- [Short exercise] Quote verbatim every line from the line containing "build_pot(lily, pot_pink)" to the line containing "rng = np.random.default_rng(11)", inclusive of both, and no other line.

- [Dataset section]

####

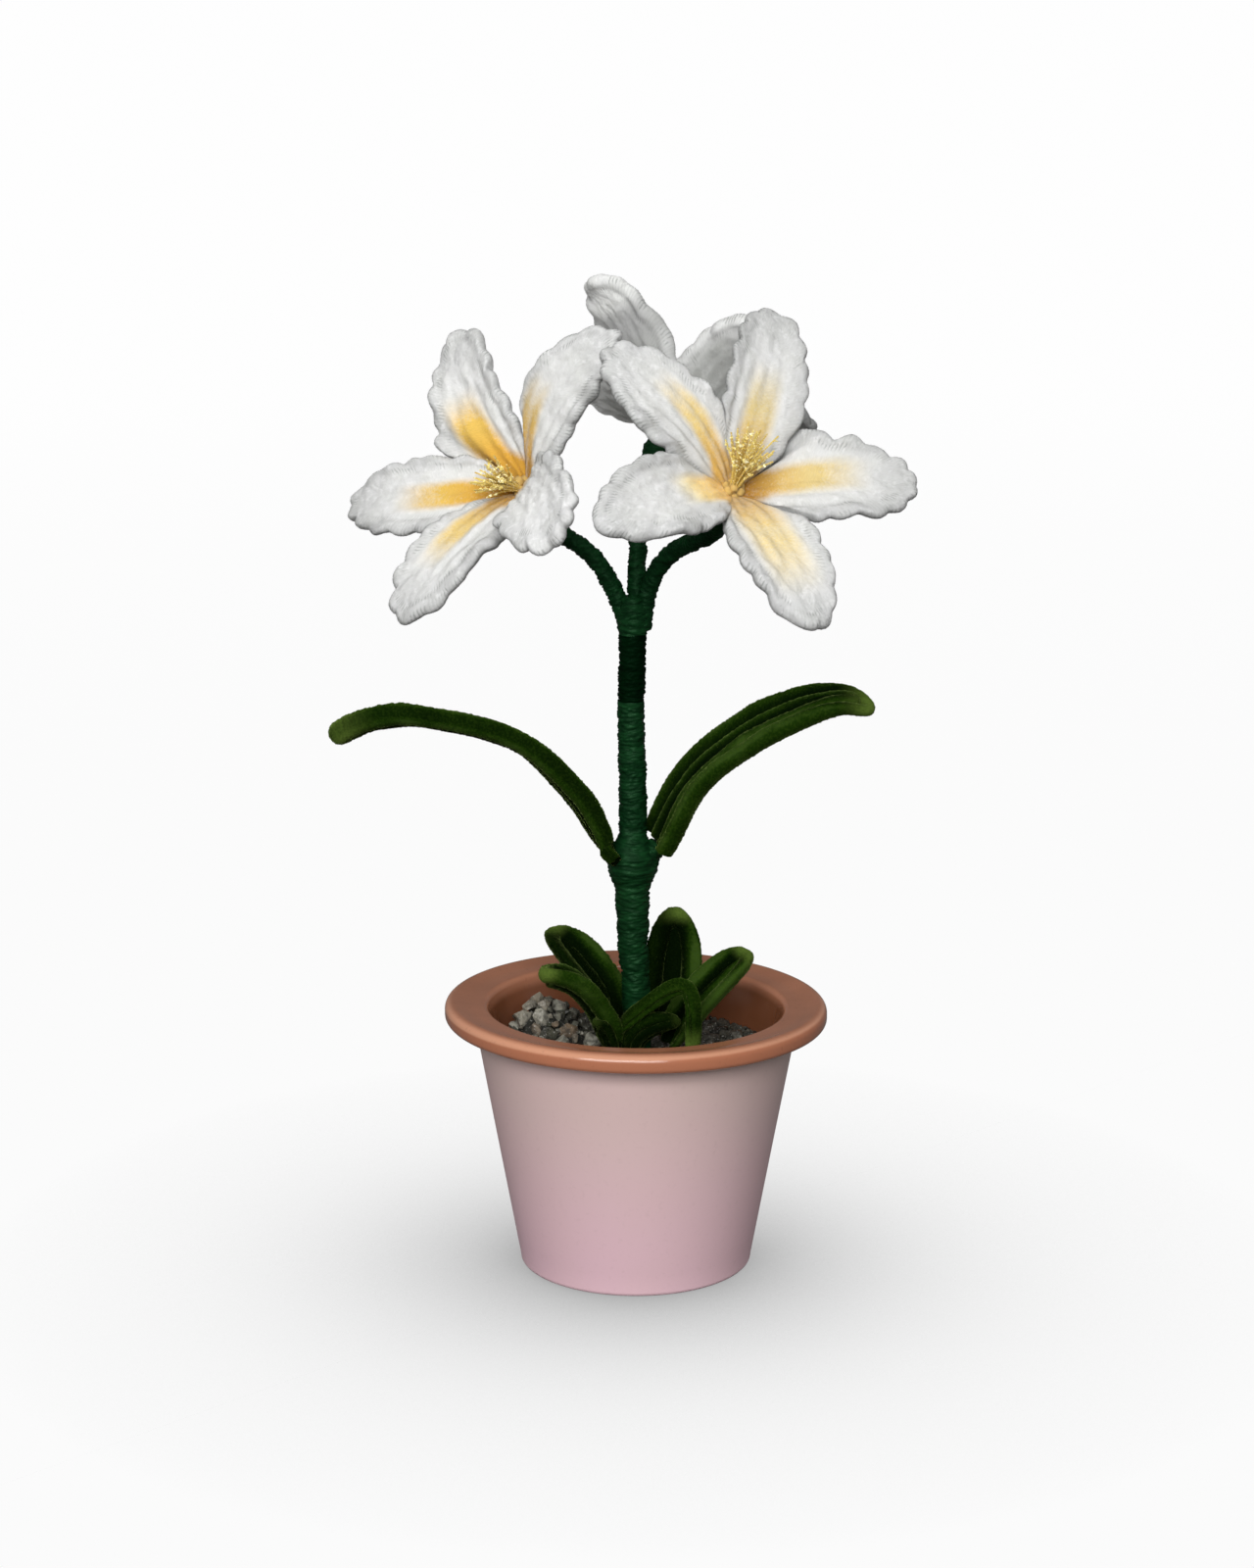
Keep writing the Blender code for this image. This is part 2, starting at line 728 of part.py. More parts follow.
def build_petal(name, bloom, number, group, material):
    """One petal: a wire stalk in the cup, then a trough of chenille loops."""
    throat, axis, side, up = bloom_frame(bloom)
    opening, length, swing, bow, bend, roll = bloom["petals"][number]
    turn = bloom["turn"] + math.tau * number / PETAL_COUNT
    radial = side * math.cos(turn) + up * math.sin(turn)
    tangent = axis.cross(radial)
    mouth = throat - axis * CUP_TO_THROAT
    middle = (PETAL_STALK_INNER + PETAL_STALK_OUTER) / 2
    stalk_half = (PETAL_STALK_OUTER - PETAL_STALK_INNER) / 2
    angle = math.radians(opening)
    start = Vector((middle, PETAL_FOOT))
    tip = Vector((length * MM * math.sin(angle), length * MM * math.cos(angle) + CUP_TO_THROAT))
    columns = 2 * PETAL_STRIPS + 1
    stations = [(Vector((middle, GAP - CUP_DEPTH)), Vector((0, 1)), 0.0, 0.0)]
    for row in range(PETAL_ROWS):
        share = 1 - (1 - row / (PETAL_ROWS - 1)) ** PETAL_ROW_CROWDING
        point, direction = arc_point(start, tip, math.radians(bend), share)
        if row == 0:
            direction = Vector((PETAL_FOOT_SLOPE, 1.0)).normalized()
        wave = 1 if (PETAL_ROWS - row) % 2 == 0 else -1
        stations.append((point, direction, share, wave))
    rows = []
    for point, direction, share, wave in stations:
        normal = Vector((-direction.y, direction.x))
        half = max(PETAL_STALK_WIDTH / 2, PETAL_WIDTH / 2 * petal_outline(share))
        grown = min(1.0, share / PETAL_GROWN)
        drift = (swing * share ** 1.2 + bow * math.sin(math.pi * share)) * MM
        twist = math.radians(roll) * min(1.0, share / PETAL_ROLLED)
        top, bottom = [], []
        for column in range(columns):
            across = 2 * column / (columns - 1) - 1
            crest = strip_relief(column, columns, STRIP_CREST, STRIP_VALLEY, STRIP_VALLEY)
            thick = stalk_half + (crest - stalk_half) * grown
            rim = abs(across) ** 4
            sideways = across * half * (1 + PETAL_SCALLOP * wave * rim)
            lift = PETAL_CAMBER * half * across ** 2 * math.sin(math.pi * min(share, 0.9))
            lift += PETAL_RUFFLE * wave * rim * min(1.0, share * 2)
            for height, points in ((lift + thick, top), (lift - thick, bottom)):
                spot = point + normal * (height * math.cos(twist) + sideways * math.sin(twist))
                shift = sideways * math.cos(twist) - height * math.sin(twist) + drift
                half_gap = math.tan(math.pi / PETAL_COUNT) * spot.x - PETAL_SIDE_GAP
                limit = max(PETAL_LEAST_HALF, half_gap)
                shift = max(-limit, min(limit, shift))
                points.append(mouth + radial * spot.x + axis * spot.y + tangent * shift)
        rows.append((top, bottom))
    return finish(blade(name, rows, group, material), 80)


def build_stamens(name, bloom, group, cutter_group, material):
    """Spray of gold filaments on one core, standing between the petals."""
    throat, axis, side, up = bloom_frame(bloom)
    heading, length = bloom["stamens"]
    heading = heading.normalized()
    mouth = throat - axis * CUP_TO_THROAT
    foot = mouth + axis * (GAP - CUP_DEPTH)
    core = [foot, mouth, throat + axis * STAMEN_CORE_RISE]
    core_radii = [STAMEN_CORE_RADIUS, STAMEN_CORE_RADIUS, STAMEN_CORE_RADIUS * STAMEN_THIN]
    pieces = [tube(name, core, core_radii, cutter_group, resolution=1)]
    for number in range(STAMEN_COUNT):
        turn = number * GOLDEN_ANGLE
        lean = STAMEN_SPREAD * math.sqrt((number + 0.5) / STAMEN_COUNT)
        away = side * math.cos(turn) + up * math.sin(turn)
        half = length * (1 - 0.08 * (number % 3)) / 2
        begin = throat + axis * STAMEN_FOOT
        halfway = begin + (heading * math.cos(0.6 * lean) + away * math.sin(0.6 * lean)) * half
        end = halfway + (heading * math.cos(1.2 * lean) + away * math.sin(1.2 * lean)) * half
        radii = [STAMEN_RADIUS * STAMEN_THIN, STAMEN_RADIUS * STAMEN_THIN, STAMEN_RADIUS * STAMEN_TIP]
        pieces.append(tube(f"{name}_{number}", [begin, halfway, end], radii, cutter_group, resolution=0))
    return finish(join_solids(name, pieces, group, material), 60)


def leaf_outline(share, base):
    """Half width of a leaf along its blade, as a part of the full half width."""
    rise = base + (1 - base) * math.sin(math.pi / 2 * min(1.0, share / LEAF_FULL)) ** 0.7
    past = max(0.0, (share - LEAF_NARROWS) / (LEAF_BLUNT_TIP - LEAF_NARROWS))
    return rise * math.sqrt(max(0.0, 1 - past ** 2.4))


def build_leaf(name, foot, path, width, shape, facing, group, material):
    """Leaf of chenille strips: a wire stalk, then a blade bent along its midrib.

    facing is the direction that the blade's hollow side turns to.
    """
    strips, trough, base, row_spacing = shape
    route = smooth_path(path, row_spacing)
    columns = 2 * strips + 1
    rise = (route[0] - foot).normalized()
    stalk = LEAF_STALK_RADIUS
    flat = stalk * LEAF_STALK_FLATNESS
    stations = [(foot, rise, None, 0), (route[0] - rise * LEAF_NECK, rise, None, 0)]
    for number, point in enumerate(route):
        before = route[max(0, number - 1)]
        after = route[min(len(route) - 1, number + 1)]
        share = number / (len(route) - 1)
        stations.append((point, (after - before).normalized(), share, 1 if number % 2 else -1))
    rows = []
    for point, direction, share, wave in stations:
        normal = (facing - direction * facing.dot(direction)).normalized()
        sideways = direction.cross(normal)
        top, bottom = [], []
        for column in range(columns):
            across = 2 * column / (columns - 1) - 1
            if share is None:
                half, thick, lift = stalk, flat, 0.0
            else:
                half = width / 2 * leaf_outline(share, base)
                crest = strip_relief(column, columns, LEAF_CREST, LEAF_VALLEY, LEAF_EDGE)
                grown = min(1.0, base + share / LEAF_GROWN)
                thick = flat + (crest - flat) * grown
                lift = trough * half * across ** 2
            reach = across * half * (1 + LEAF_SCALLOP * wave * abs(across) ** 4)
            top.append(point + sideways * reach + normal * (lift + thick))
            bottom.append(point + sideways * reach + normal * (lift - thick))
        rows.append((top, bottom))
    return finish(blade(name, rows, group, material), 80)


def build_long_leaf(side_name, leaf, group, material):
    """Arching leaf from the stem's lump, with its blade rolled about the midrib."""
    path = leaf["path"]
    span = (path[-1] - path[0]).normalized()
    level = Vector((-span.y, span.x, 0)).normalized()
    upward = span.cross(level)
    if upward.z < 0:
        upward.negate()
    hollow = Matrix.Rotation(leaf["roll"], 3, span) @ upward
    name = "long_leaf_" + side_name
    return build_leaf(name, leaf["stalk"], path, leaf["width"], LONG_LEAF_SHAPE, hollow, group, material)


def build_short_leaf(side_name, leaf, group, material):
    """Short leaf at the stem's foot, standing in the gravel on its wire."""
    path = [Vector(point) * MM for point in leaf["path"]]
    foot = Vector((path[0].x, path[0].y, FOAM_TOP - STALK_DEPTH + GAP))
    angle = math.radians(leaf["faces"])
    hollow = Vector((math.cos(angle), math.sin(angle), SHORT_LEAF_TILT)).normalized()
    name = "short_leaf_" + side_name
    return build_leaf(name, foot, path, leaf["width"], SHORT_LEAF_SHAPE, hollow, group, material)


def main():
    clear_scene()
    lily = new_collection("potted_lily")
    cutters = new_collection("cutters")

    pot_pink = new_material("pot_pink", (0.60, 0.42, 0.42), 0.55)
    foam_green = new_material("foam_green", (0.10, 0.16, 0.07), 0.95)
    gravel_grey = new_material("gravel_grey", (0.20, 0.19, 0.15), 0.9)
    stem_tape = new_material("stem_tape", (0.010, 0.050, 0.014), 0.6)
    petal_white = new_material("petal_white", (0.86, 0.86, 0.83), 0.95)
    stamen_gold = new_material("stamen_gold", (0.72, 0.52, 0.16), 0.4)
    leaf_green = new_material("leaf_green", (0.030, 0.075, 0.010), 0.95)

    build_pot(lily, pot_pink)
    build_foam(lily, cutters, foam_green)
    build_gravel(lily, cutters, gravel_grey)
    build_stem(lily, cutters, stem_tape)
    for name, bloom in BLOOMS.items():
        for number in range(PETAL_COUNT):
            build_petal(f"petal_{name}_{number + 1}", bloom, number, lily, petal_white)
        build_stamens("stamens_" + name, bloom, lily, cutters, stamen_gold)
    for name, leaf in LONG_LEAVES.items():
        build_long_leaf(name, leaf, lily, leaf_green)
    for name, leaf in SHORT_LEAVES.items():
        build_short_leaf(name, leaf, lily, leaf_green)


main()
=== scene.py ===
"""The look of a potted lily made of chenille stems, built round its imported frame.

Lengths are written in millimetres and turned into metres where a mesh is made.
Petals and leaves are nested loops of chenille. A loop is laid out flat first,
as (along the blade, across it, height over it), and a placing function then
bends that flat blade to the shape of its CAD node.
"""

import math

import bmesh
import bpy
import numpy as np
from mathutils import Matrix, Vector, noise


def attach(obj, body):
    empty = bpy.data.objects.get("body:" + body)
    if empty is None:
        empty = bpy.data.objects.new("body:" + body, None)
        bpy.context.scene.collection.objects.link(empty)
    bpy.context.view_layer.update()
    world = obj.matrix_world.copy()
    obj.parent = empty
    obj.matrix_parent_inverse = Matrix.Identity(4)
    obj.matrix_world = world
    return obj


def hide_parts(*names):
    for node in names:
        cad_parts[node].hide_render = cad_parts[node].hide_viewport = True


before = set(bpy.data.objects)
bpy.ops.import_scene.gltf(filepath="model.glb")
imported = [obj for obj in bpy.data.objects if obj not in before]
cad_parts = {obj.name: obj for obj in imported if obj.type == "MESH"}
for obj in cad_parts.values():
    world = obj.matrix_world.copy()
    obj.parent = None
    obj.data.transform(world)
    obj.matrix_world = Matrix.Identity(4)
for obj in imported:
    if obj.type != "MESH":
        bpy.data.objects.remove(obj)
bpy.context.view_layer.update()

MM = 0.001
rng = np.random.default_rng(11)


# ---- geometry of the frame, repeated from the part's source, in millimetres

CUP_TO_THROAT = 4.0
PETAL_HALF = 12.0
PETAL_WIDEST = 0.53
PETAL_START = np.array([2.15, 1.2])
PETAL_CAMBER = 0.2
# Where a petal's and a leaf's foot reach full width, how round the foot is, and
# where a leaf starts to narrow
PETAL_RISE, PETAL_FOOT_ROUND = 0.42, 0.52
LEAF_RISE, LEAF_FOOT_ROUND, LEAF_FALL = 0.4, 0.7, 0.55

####

- [Exercise answer]
    build_pot(lily, pot_pink)
    build_foam(lily, cutters, foam_green)
    build_gravel(lily, cutters, gravel_grey)
    build_stem(lily, cutters, stem_tape)
    for name, bloom in BLOOMS.items():
        for number in range(PETAL_COUNT):
            build_petal(f"petal_{name}_{number + 1}", bloom, number, lily, petal_white)
        build_stamens("stamens_" + name, bloom, lily, cutters, stamen_gold)
    for name, leaf in LONG_LEAVES.items():
        build_long_leaf(name, leaf, lily, leaf_green)
    for name, leaf in SHORT_LEAVES.items():
        build_short_leaf(name, leaf, lily, leaf_green)


main()
=== scene.py ===
"""The look of a potted lily made of chenille stems, built round its imported frame.

Lengths are written in millimetres and turned into metres where a mesh is made.
Petals and leaves are nested loops of chenille. A loop is laid out flat first,
as (along the blade, across it, height over it), and a placing function then
bends that flat blade to the shape of its CAD node.
"""

import math

import bmesh
import bpy
import numpy as np
from mathutils import Matrix, Vector, noise


def attach(obj, body):
    empty = bpy.data.objects.get("body:" + body)
    if empty is None:
        empty = bpy.data.objects.new("body:" + body, None)
        bpy.context.scene.collection.objects.link(empty)
    bpy.context.view_layer.update()
    world = obj.matrix_world.copy()
    obj.parent = empty
    obj.matrix_parent_inverse = Matrix.Identity(4)
    obj.matrix_world = world
    return obj


def hide_parts(*names):
    for node in names:
        cad_parts[node].hide_render = cad_parts[node].hide_viewport = True


before = set(bpy.data.objects)
bpy.ops.import_scene.gltf(filepath="model.glb")
imported = [obj for obj in bpy.data.objects if obj not in before]
cad_parts = {obj.name: obj for obj in imported if obj.type == "MESH"}
for obj in cad_parts.values():
    world = obj.matrix_world.copy()
    obj.parent = None
    obj.data.transform(world)
    obj.matrix_world = Matrix.Identity(4)
for obj in imported:
    if obj.type != "MESH":
        bpy.data.objects.remove(obj)
bpy.context.view_layer.update()

MM = 0.001
rng = np.random.default_rng(11)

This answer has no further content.